The most uncomfortable part of this update is not just the valuation drop. It is the confirmation that some assets have actually been sold below NAV, which tells investors that the published valuations were still too optimistic versus what buyers would pay.
The Portuguese hydropower asset Sagres was sold for EUR 14.7 million and matched its 31 December 2024 NAV plus interest. But the Danish wind assets and the Greek wind investment were sold at values approximately 17% below their respective NAVs as at 30 June 2025.
That is why the board is openly warning that future disposals may not be achieved at NAV. Frankly, that is the right tone. Painful, yes, but more credible than pretending the remaining book values are nailed on.
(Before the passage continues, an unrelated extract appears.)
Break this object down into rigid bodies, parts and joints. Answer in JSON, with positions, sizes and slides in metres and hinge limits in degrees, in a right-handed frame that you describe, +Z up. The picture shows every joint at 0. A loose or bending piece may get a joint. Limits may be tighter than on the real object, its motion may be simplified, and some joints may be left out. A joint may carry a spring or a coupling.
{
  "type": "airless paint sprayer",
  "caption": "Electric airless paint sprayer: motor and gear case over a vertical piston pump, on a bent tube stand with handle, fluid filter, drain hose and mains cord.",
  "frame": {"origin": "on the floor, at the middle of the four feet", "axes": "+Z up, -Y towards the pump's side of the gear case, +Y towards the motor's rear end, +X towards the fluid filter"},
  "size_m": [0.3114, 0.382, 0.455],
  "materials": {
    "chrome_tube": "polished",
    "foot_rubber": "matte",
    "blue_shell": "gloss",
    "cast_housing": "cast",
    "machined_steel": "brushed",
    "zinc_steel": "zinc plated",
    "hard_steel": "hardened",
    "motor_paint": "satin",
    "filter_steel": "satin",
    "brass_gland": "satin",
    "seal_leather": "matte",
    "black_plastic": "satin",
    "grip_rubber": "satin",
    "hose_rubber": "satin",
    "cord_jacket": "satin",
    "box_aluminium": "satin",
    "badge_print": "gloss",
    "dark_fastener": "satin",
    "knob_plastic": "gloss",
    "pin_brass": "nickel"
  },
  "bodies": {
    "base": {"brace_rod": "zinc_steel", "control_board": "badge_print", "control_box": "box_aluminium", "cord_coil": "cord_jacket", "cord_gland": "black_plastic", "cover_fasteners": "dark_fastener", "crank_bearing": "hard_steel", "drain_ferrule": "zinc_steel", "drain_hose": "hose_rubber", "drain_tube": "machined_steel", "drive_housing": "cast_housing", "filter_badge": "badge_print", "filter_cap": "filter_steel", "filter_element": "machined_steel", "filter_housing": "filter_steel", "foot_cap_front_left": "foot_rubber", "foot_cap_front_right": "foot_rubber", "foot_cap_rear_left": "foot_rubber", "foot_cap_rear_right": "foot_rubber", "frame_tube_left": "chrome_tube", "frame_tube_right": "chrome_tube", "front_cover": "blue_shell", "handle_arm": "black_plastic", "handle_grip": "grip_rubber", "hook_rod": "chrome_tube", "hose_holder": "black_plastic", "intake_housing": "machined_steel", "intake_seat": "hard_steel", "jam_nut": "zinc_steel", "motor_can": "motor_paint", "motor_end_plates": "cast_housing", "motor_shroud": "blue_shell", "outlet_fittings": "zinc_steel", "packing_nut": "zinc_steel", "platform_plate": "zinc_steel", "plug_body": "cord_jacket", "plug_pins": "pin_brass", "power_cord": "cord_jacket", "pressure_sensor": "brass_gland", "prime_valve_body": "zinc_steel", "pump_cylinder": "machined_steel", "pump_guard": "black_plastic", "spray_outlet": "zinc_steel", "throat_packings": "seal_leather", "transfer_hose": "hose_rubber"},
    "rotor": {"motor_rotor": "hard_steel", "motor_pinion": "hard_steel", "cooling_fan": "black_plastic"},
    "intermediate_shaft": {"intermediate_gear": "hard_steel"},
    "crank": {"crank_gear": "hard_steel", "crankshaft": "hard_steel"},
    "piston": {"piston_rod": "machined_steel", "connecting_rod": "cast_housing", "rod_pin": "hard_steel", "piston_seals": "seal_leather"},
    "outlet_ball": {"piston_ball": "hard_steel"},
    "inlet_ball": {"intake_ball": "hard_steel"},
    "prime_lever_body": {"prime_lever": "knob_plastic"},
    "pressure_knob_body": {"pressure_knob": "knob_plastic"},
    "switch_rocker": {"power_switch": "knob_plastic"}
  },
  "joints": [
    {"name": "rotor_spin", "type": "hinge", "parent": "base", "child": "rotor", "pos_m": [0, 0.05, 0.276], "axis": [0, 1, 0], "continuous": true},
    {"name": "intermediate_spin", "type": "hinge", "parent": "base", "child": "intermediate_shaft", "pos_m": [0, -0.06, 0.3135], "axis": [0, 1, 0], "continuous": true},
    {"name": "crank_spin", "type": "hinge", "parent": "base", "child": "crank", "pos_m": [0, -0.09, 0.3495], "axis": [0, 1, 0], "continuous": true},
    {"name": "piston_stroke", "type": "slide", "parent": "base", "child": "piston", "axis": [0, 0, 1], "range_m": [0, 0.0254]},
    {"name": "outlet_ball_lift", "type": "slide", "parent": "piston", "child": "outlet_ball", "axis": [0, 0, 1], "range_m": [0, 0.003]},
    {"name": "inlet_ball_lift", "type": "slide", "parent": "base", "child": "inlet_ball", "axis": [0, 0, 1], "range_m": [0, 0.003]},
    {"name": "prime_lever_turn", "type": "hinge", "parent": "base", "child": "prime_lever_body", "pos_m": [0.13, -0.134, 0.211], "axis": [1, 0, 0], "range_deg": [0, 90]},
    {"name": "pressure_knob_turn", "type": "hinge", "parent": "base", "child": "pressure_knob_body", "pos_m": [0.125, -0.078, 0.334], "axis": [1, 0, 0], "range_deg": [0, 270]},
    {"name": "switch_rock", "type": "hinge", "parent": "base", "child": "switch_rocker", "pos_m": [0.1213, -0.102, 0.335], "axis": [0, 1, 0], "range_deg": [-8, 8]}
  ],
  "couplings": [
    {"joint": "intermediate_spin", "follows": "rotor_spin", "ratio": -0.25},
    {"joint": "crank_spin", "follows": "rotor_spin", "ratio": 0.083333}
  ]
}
The company is at least doing what a wind-down vehicle should do – sell assets and hand cash back. During 2025 it completed the sale of Sagres and the Danish wind assets, bringing in EUR 14.7 million and EUR 36.6 million respectively.
After the year end, on 13 March 2026, it completed the sale of its 89% interest in Desfina in Greece for cash proceeds of EUR 26.0 million. That has helped fund further capital returns.
A B share scheme is basically an administrative way to return capital to shareholders rather than paying a normal dividend. For investors, cash in the account is what counts, and that part is positive.
The dividend is going the wrong way, and that should not surprise anyone. Dividends per ordinary share for 2025 were 2.2 cents, down from 5.1 cents, while the board has already said it can no longer provide forward guidance on future dividend levels.
The reason is cash generation has become less reliable. Olhava’s lender has prohibited payments to shareholders, and the company paid an additional equity cure of EUR 508,000 in September 2025 to deal with covenant issues.
There are more complications. The Rock is trying to refinance a Green Bond maturing in September 2026, and until that is resolved the company says it is unlikely to receive cash flow from the investment.
In Spain, one solar investment breached its debt service coverage ratio, or DSCR, covenant, meaning cash movements became more restricted. In Portugal, the solar assets’ power purchase agreements expired in December 2025, leaving them more exposed to wholesale power prices that have weakened.
As at 31 December 2025, the portfolio was 100% operational and split 62.6% solar PV and 37.4% wind by value. Spain accounted for 45.7% of the portfolio, followed by Portugal at 17.0%, Greece at 15.3%, Norway at 13.4% and Finland at 8.7%.
That sounds diversified on paper, but the real issue is that several assets now face either revenue pressure, refinancing pressure, or both. That makes the final sale values harder to predict and helps explain why the shares trade at such a steep discount.
This update is a mixed bag, but the negative side is still heavier. The good news is the board is getting on with disposals, returning capital, and being more honest about the likelihood of selling assets below NAV.
The bad news is that operational performance has been poor, power price assumptions have deteriorated, and asset sales have already exposed a gap between model values and real market prices. The fact that the secondary market has been limited, with the investment adviser being the only buyer, is another point that investors should not ignore.
The wide 35.6% discount to NAV tells you the market expects more write-downs or disappointing exit prices. I think that is a fair stance based on what is in this RNS.
For existing shareholders, this now looks like a waiting game rather than a recovery story. The prize is more cash returns over time, but the risk is that the remaining assets go for less than their 31 December 2025 carrying values, which would squeeze that prize further.
One final point: the board now plans to stop publishing quarterly NAVs and fact sheets, moving instead to semi-annual NAV reporting. That means less frequent visibility for shareholders, at a time when visibility arguably matters more than ever.
In short, Aquila European Renewables is doing what it said it would do, but the backdrop has worsened and the value leakage is real. For investors, the key question is no longer what the portfolio should be worth. It is what buyers will actually pay.